日本のCSCOは「カーボンニュートラルに向け積極的に動く」と「顧客が商品配送にもパーソナライズ化を求めるようになり、ラストランマイル(消費者の玄関先への配送)での対応を迫られる」がともに57%で最多。「カーボンニュートラルに向け積極的に動く」と「インテリジェント化したワークフローがデータを解釈し、それに従って反応・意思決定・行動する」と「アジリティー(俊敏性)が広く求められ、エコシステム・パートナーと協働するチームの流動性が高まる」が53%で続いた。
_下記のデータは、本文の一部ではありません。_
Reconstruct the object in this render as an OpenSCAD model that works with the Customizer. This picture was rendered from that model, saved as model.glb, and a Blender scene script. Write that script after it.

日本はラストワンマイル配送に対する消費者からの細かな要望への対応がより重視されていることを示唆した。
(日本IBM調査資料より引用)
また、「自社のサステナビリティ―投資はビジネスの成長を加速させるだろう」と考えている割合が、日本のCSCOは59%で、世界平均の50%を上回り、各エリアの中でもトップだった。
同日、オンラインで調査結果を説明した日本IBMのコンサルティング事業本部ビジネス・トランスフォーメーションサービス ファイナンス・サプライチェーン改革サービスの鈴村敏央SCM・サステナビリティー担当シニアパートナーはCSCOの存在について「機能として必要だし、調査に出ているような課題感を持っている企業の方々はそういった機能を置こうとする動きが出てきている」と指摘。サプライチェーン全体を組織横断的に管理する役職の重要視を強調した。
コンサルティング事業本部ビジネス・トランスフォーメーションサービス ファイナンス・サプライチェーン改革サービスの志田光洋サプライチェーン・マネジメント担当パートナーは自動車業界を例に挙げ、「サプライチェーンの断絶回避だけでなく、経済価値を高めていくための取り組みとしても、川上、川下の双方でサプライヤーとの連携は進んでいる」と紹介。関係者間の連携強化の観点からもサプライチェーンのDX促進が必要と訴えた。